In a new series on ConservativeHome, we will be profiling groups within the Conservative Party that focus on specific issues or the involvement of particular sections of society. This occasional series kicks off with a contribution from Roger Baker of the Conservative Animal Welfare Group. If you would like your group to be profiled please email Tim.
Roger has spent his working life as a Veterinary Surgeon in Whitstable after education at Kent College, Canterbury and the Royal Veterinary College. He is joint Chairman of the CAWG.
Political angels often fear to tread along the pathway of animal welfare. However it is a political issue that has a significant bearing on the voting intentions of well over one million voters in the UK (according to the last poll that surveyed the issue (in 1997)). The issues in conflict are usually the defining of “animal welfare” and “animal rights” but there is a very great distinction, they are not attitudes or stances that should be confused.

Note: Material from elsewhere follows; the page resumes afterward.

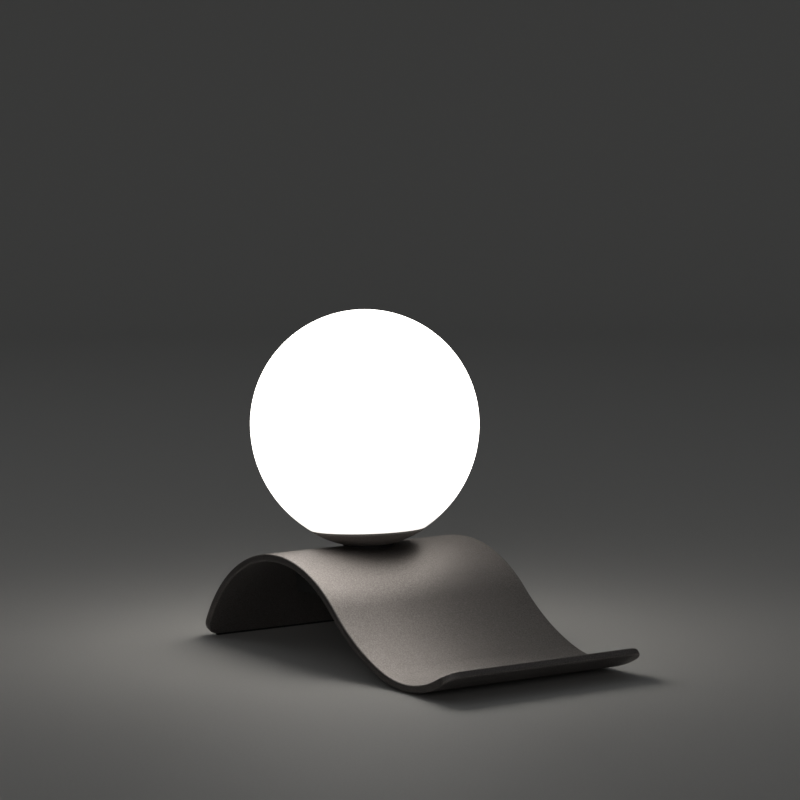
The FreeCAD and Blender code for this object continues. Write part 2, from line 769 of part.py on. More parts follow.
def make_wiring_housing():
    """Shell under the hump: its top follows the plate, and it is open underneath."""
    reach = housing_length + housing_width
    outer = upright_block(housing_length, housing_width, housing_rim, 0, housing_corner_radius)
    outer = outer.common(under_hump(0, reach, reach))
    inner_radius = max(housing_corner_radius - housing_wall, 0.5)
    hollow = upright_block(housing_length - 2 * housing_wall, housing_width - 2 * housing_wall,
                           housing_rim - 1, 0, inner_radius)
    hollow = hollow.common(under_hump(housing_wall, reach, reach))
    shell = outer.cut(hollow)
    inside = outer.common(under_hump(0, reach, reach))
    posts = [cylinder(boss_radius, housing_rim, 0, x, y).common(inside) for x, y in boss_places()]
    posts.append(cylinder(nut_boss_radius, nut_boss_bottom, 0).common(inside))
    pad_half = pole_pitch + block_margin
    posts.append(block(-pad_half, pad_half, block_offset - block_width / 2,
                       block_offset + block_width / 2, block_top, 0).common(inside))
    for post in posts:
        shell = shell.fuse(post)
    shell = shell.removeSplitter()
    cuts = [cylinder(rod_radius + rod_hole_clearance, housing_rim, 0)]
    for x, y in boss_places():
        cuts.append(cylinder(small_screw_radius + screw_clearance, housing_rim - 1,
                             housing_rim + boss_screw_depth, x, y))
    for side in (-1, 1):
        cuts.append(cylinder(block_screw_radius + screw_clearance, block_top - 1,
                             block_top + block_screw_grip, side * pole_pitch / 2, block_offset))
    cuts.append(Part.makeCylinder(inlet_neck_radius + seat_clearance, 4 * housing_wall,
                                  Vector(0, housing_width / 2 - 2 * housing_wall, inlet_height),
                                  Vector(0, 1, 0)))
    return shell.cut(group(cuts))


def make_housing_cover():
    cover = upright_block(housing_length, housing_width, cover_bottom, housing_rim, housing_corner_radius)
    low = [edge for edge in cover.Edges if edge.BoundBox.ZMax < cover_bottom + 0.01]
    cover = cover.makeFillet(cover_edge_radius, low)
    cuts = [cylinder(switch_neck_radius + seat_clearance, cover_bottom - 1, housing_rim + 1,
                     0, -switch_offset)]
    hole = small_screw_radius + screw_clearance
    mouth = small_screw_head_radius + screw_clearance
    for x, y in boss_places():
        cuts.append(cylinder(hole, cover_bottom - 1, housing_rim + 1, x, y))
        cuts.append(Part.makeCone(mouth, hole, cover_screw_cone_depth,
                                  Vector(x, y, cover_bottom), Vector(0, 0, 1)))
    return cover.cut(group(cuts))


def make_cover_screws():
    """Four countersunk screws, flush with the cover."""
    screws = []
    for x, y in boss_places():
        cone = Part.makeCone(small_screw_head_radius, small_screw_radius, cover_screw_cone_depth,
                             Vector(x, y, cover_bottom), Vector(0, 0, 1))
        shank = cylinder(small_screw_radius, cover_bottom + cover_screw_cone_depth,
                         housing_rim + boss_screw_depth - 1, x, y)
        screw = cone.fuse(shank)
        for turn in (0, 90):
            slot = drive_slot(small_screw_head_radius * 0.7, cover_bottom, drive_slot_depth, 1)
            slot.rotate(Vector(0, 0, 0), Vector(0, 0, 1), turn)
            slot.translate(Vector(x, y, 0))
            screw = screw.cut(slot)
        screws.append(screw)
    return group(screws)


def make_inlet_grommet():
    """Soft bush in the housing's far wall, where the cable goes in."""
    wall_outside = housing_width / 2
    wall_inside = wall_outside - housing_wall
    y_from = wall_inside - inlet_flange_thickness
    y_to = wall_outside + inlet_flange_thickness
    groove = seat_clearance
    cut = inlet_flange_chamfer
    outline = [(cable_bore_radius, y_from), (inlet_flange_radius - cut, y_from),
               (inlet_flange_radius, y_from + cut), (inlet_flange_radius, wall_inside - groove),
               (inlet_neck_radius, wall_inside - groove), (inlet_neck_radius, wall_outside + groove),
               (inlet_flange_radius, wall_outside + groove), (inlet_flange_radius, y_to - cut),
               (inlet_flange_radius - cut, y_to), (cable_bore_radius, y_to)]
    grommet = turned_outline(outline)
    grommet.rotate(Vector(0, 0, 0), Vector(1, 0, 0), -90)
    grommet.translate(Vector(0, 0, inlet_height))
    return grommet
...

The Conservative Animal Welfare Group has a history reaching back over a decade of putting a political slant onto animal welfare but equally making a clear distinction between animal welfare and animal rights. The parallels between how a society relates with other species and how it relates to its individual members has been acknowledged by philosophers for over two thousand years. We can see in various societies around the world these parallels and how these parallels are dictated by culture and religions as well as the societies themselves.
In the UK we have a society of diverse cultures but politically we need to build a society built on a framework of respect for others, acknowledgement of the views of others and above all we need to build a society which cares for others. A significant strand of this has to be that within our society we also have respect and appreciation of other species.
This does not bestow on animals any rights but it does demand from us responsibilities. These responsibilities are to treat other species with respect, to prevent suffering and to recognise that animals are sentient.
The Conservative Party has historically held the moral high ground with the initial Protection of Animals Act 1911 being brought to the statute book by the Liberal Prime Minister Herbert Asquith it has essentially been the Conservative Administrations from Law (1922-1923) to Major (1990-1997) that have overseen the evolution of animal welfare legislation designed to reflect a developing morality in the way we treat other species.